I'm trying to create a wordcloud from csv file. The csv file, as an example, has the following structure:
a,1
b,2
c,4
j,20
It has more rows, more or less 1800. The first column has string values (names) and the second column has their respective frequency (int). Then, the file is read and the key,value row is stored in a dictionary (d) because later on we will use this to plot the wordcloud:
reader = csv.reader(open('namesDFtoCSV', 'r',newline='\n'))
d = {}
for k,v in reader:
d[k] = v
Once we have the dictionary full of values, I try to plot the wordcloud:
#Generating wordcloud. Relative scaling value is to adjust the importance of a frequency word.

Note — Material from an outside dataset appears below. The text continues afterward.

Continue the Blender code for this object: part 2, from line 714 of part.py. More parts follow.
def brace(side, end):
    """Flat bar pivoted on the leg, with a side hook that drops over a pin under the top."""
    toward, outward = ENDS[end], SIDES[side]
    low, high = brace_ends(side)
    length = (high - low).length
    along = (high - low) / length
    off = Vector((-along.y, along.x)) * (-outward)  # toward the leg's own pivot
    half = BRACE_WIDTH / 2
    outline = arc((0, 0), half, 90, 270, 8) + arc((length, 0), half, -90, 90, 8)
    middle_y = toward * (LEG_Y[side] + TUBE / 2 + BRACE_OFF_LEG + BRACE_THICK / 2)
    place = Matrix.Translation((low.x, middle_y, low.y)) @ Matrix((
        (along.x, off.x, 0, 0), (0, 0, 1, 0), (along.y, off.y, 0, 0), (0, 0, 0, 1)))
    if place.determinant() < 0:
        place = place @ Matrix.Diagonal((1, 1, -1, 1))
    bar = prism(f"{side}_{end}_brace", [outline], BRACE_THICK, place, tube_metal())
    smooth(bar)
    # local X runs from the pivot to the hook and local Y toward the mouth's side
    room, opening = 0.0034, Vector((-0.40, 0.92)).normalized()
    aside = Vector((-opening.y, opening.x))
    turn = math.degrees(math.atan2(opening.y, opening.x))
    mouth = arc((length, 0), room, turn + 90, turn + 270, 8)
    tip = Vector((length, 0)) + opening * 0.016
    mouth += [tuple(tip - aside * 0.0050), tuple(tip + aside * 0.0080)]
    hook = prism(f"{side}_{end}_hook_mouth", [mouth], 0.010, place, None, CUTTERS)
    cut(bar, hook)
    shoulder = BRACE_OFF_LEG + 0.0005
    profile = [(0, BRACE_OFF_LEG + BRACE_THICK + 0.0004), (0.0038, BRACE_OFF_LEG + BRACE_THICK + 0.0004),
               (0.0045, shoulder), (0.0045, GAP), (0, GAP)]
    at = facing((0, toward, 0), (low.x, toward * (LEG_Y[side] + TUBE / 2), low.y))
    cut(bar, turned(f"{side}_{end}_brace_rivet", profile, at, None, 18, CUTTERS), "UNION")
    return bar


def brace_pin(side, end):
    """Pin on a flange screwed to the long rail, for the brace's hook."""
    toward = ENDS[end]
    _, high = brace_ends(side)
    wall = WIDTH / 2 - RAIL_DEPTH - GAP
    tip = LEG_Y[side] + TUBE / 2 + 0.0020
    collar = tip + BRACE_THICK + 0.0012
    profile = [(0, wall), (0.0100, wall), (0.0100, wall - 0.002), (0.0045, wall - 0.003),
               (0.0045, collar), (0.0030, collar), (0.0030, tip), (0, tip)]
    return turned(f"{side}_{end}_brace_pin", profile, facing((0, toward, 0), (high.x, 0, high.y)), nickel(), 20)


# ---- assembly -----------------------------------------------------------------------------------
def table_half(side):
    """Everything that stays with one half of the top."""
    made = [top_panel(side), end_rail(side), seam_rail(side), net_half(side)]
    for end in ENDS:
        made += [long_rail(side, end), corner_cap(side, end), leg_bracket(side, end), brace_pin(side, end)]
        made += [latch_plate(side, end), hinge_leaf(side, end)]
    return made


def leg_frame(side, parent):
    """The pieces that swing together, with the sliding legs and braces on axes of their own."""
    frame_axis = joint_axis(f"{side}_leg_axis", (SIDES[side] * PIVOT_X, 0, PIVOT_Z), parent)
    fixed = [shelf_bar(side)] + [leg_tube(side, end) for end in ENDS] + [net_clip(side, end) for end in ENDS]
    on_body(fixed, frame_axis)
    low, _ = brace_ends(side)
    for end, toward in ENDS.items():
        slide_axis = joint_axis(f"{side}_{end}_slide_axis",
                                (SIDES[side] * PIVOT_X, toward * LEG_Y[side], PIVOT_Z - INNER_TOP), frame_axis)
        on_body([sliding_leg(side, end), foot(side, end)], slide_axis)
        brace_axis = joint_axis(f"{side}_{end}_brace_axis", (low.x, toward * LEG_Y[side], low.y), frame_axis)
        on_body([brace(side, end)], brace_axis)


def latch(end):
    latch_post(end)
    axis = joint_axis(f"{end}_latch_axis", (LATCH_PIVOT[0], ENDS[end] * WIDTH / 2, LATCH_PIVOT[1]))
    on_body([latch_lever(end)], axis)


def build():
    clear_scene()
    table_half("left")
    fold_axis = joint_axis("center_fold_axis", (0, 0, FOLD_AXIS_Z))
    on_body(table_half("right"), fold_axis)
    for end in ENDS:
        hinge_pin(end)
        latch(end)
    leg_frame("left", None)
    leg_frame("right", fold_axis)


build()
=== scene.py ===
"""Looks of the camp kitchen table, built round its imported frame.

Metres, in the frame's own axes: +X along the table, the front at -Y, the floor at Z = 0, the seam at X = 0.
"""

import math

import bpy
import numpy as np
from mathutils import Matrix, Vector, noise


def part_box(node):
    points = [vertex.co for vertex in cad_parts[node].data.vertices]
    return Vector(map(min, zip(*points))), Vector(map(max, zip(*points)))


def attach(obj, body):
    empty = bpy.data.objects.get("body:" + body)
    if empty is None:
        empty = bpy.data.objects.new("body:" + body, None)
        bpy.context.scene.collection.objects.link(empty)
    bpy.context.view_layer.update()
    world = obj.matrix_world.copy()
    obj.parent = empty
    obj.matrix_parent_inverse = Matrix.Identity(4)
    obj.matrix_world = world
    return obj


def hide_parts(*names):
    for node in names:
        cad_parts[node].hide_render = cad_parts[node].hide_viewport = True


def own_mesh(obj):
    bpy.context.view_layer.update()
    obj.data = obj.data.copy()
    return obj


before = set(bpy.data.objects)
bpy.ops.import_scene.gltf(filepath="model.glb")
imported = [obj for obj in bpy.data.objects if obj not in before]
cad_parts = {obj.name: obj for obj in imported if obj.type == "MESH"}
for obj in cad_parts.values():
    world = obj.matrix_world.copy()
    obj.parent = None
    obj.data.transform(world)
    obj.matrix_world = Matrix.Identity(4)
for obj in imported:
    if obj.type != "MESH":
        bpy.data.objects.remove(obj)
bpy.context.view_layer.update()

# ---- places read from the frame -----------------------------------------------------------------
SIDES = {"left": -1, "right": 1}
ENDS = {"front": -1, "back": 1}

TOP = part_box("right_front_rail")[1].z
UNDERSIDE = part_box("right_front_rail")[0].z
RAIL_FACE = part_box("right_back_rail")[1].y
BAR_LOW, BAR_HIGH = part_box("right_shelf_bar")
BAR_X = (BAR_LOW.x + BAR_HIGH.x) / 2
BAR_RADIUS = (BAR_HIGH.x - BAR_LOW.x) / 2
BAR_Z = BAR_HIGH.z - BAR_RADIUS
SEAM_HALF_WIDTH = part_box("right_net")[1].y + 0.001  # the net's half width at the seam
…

#See documentation: https://github.com/amueller/word_cloud/blob/master/wordcloud/wordcloud.py
wordcloud = WordCloud(width=900,height=500, max_words=1628,relative_scaling=1,normalize_plurals=False).generate_from_frequencies(d)

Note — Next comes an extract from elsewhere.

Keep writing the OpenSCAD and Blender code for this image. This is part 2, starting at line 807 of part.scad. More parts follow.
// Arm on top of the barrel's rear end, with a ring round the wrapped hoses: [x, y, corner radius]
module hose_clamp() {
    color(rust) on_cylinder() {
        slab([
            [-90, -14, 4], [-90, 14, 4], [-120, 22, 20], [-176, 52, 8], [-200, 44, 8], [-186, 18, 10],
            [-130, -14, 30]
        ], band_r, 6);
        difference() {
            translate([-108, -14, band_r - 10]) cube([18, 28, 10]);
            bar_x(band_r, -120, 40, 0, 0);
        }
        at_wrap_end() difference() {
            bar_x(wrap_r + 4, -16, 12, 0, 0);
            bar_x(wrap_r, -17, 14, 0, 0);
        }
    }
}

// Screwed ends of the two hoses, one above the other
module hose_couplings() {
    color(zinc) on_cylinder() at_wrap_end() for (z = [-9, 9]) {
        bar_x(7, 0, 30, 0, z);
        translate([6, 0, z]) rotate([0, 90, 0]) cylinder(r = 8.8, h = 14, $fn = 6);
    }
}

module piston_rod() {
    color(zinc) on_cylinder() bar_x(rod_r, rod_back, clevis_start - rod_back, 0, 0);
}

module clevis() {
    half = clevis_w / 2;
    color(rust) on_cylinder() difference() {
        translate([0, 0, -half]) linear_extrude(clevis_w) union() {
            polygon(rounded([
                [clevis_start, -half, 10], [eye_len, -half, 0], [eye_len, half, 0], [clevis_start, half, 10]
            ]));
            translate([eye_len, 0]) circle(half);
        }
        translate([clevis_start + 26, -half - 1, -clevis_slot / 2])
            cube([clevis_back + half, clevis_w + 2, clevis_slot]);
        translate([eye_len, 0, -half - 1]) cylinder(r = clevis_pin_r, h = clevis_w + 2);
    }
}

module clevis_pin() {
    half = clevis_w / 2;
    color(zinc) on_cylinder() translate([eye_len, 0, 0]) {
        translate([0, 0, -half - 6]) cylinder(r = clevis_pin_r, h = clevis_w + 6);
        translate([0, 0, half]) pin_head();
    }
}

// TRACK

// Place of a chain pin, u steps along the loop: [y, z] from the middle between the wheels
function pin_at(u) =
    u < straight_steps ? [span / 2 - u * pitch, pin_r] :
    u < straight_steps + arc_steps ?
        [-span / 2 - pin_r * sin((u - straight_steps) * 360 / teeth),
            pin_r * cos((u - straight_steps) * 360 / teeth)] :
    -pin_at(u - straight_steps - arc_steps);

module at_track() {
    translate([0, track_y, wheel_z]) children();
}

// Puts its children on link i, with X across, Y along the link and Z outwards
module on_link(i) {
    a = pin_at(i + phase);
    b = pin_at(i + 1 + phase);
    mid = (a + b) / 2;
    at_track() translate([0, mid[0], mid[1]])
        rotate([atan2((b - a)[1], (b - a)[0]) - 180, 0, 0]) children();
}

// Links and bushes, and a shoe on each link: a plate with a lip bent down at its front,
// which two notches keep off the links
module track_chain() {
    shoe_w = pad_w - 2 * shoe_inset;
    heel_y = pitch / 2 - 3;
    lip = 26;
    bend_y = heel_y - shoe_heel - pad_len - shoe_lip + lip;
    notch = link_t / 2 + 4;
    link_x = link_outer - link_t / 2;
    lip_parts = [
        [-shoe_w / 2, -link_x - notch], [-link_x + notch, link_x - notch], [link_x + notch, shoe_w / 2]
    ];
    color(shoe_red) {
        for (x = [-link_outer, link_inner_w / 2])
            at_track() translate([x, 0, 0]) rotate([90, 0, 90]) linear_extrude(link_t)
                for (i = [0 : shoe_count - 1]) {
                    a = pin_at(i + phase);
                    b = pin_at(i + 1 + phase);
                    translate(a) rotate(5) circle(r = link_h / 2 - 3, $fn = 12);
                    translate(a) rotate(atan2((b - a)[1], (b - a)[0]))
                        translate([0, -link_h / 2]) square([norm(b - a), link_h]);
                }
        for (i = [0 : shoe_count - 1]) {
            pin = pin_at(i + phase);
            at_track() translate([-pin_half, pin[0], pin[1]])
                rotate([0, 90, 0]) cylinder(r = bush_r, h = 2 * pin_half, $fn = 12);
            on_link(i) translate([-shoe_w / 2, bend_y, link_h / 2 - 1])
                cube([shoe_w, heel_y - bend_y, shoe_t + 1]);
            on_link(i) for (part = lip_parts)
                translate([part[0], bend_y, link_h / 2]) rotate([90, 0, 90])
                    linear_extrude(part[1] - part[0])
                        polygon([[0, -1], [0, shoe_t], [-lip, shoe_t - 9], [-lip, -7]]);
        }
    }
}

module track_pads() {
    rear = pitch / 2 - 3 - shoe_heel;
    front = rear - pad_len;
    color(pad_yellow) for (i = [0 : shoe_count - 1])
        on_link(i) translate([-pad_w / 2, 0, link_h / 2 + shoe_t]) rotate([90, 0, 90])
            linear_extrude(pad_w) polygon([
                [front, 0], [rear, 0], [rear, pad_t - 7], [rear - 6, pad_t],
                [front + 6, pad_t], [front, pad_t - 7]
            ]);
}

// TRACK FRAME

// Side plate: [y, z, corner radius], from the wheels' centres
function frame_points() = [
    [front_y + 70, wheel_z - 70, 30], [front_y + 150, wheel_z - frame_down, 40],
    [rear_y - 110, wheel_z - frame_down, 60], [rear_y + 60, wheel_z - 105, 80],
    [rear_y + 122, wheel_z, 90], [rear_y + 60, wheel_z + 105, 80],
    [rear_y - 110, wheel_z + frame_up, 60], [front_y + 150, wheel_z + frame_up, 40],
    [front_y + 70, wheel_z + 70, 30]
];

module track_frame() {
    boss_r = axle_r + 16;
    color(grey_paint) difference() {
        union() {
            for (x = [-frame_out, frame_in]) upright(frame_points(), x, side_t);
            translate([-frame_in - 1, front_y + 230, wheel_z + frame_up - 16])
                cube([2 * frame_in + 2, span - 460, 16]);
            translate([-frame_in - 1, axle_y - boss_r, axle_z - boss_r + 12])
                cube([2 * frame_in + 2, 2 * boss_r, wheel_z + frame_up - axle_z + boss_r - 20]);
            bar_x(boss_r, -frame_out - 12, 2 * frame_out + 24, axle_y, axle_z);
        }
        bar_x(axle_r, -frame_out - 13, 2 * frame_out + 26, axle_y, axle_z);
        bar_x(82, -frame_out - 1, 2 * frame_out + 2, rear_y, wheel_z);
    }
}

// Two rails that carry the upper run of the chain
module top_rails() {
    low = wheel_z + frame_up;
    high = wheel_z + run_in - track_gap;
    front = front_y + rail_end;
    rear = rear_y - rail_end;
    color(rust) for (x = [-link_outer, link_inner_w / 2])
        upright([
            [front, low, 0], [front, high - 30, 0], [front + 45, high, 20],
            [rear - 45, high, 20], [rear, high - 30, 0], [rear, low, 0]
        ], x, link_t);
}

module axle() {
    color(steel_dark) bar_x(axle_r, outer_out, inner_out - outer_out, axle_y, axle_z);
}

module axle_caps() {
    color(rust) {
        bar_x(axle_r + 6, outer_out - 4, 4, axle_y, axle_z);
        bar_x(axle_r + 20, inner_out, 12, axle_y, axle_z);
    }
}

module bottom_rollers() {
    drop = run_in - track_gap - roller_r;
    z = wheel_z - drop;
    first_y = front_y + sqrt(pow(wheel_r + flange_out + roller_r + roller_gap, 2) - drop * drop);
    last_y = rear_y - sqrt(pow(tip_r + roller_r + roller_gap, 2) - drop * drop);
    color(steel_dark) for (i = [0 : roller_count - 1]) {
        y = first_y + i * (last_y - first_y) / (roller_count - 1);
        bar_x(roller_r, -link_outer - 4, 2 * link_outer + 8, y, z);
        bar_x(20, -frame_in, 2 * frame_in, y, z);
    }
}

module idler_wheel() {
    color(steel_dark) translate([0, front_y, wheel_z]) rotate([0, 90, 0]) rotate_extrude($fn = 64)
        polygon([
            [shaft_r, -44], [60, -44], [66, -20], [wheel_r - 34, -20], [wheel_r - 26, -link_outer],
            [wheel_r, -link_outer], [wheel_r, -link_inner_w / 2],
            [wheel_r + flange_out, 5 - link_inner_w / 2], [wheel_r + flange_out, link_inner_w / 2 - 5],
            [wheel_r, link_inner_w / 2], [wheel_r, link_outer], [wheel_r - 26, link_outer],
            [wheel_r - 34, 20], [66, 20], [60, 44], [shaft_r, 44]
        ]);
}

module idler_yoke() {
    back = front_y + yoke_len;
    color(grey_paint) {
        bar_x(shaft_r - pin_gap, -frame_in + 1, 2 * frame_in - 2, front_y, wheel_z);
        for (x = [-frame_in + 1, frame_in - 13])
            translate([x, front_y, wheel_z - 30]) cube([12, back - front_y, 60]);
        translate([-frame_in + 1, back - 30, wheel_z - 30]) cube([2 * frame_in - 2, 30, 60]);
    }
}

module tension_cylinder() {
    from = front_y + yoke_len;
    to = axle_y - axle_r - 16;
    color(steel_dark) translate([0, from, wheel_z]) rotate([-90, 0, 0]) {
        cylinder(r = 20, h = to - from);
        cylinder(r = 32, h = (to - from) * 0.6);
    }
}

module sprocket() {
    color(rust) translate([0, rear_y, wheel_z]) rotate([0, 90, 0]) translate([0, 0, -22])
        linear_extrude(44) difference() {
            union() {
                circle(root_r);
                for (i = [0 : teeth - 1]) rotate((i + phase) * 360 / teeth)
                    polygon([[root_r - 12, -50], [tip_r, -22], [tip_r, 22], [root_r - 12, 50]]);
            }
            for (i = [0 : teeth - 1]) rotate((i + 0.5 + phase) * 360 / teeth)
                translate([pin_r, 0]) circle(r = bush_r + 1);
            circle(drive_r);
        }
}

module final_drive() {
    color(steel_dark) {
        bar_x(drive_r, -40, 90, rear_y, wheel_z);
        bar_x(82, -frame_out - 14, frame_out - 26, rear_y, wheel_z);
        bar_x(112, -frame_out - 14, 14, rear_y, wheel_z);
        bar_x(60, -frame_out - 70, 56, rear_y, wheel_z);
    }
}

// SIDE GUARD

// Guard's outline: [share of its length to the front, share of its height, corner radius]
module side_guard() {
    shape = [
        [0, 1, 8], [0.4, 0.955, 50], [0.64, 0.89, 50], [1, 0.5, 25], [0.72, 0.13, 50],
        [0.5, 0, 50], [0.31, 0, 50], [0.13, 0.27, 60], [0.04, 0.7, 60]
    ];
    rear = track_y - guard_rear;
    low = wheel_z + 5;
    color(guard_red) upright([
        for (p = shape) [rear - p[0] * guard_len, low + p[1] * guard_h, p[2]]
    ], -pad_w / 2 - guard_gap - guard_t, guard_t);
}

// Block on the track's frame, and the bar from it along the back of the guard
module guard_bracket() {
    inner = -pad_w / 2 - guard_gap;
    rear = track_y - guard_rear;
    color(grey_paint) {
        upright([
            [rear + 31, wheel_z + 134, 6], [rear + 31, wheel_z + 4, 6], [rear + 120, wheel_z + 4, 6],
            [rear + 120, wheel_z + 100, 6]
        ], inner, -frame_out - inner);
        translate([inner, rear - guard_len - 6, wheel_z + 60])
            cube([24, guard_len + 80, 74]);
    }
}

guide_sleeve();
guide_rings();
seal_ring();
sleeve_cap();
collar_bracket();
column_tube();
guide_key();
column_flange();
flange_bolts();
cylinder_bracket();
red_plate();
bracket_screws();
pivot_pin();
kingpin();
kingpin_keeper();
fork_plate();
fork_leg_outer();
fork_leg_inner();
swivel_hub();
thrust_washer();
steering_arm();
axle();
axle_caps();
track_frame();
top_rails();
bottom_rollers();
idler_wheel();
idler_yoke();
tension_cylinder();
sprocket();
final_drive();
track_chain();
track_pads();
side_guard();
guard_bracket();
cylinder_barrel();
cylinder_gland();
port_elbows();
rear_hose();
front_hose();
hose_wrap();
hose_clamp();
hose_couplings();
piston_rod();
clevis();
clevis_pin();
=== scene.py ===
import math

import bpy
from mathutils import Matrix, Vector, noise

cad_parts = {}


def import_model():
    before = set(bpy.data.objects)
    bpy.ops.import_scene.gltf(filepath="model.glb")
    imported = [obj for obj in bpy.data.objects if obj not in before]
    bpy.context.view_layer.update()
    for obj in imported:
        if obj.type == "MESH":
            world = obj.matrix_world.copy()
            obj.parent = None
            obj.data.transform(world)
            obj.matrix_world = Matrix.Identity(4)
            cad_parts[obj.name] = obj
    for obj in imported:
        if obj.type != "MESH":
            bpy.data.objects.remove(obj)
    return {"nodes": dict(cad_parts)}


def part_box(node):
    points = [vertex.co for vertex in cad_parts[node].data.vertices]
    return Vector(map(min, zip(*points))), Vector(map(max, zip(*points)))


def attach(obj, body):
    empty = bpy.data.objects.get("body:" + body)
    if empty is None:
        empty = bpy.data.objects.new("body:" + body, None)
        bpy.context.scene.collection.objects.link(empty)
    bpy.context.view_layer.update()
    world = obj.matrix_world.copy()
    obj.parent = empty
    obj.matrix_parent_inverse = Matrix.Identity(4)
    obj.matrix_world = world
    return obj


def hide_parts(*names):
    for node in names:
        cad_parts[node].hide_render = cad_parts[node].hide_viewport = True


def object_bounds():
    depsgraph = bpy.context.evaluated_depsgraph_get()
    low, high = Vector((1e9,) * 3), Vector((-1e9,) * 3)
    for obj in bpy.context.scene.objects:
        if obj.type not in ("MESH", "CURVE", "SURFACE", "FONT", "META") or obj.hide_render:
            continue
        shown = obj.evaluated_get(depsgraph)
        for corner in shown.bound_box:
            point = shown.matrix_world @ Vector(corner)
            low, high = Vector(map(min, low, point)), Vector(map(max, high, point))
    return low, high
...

plt.imshow(wordcloud, interpolation='bilinear')
plt.axis("off")
plt.show()
But an error is thrown:
Traceback (most recent call last):
File ".........../script.py", line 19, in <module>
wordcloud = WordCloud(width=900,height=500, max_words=1628,relative_scaling=1,normalize_plurals=False).generate_from_frequencies(d)
File "/usr/local/lib/python3.5/dist-packages/wordcloud/wordcloud.py", line 360, in generate_from_frequencies
for word, freq in frequencies]
File "/usr/local/lib/python3.5/dist-packages/wordcloud/wordcloud.py", line 360, in <listcomp>
for word, freq in frequencies]
TypeError: unsupported operand type(s) for /: 'str' and 'float
Finally, the documentation says:
def generate_from_frequencies(self, frequencies, max_font_size=None):
"""Create a word_cloud from words and frequencies.
Parameters
----------
frequencies : dict from string to float
A contains words and associated frequency.
max_font_size : int
Use this font-size instead of self.max_font_size
Returns
-------
self
So, I don't understand why is trowing me this error if I met the requirements of the function. I hope someone can help me, thanks.
Note
I work with worldcloud 1.3.1
This is because the values in your dictionary are strings but wordcloud expects integer or floats.

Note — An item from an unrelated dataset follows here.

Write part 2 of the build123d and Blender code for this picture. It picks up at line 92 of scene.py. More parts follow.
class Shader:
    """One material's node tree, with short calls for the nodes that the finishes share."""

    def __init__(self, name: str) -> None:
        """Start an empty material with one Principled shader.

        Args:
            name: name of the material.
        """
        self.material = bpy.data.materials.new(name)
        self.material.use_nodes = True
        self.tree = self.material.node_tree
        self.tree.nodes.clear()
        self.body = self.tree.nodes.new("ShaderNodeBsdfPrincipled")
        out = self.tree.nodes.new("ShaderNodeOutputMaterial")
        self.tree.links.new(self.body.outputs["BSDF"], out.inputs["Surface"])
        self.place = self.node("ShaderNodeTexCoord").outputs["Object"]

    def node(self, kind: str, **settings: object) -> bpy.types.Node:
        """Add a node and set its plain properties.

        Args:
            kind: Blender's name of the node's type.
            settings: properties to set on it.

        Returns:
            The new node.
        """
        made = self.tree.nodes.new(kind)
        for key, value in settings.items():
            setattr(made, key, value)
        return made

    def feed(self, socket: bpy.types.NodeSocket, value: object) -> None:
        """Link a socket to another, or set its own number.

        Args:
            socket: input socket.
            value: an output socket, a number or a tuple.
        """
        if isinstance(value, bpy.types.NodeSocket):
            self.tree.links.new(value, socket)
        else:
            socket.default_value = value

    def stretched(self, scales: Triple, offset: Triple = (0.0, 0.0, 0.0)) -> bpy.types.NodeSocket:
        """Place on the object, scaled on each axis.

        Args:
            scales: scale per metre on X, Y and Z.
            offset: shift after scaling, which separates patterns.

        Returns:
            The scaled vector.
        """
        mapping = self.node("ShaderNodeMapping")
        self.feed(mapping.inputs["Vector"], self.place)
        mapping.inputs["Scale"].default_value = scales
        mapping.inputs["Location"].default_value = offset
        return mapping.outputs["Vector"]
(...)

After I run your code then inspect your dictionary d
I get the following.
In [12]: d
Out[12]: {'a': '1', 'b': '2', 'c': '4', 'j': '20'}
Note the ' '
around the numbers means these are really strings.
A hacky way to resolve this is to cast v
to an int
in your FOR
loop like:
d[k] = int(v)
I say this is hacky since it'll work on integers but if you have floats in your input then it may cause problems.
Also, Python errors can be difficult to read. Your error above can be interpreted as
script.py", line 19
TypeError: unsupported operand type(s) for /: 'str' and 'float
"There's a type error on or before line 19 of my file. Let me look at my data types to see if there is any mismatch between string and float..."
The code below works for me:
import csv
from wordcloud import WordCloud
import matplotlib.pyplot as plt
reader = csv.reader(open('namesDFtoCSV', 'r',newline='\n'))
d = {}
for k,v in reader:
d[k] = int(v)
#Generating wordcloud. Relative scaling value is to adjust the importance of a frequency word.
#See documentation: https://github.com/amueller/word_cloud/blob/master/wordcloud/wordcloud.py
wordcloud = WordCloud(width=900,height=500, max_words=1628,relative_scaling=1,normalize_plurals=False).generate_from_frequencies(d)
plt.imshow(wordcloud, interpolation='bilinear')
plt.axis("off")
plt.show()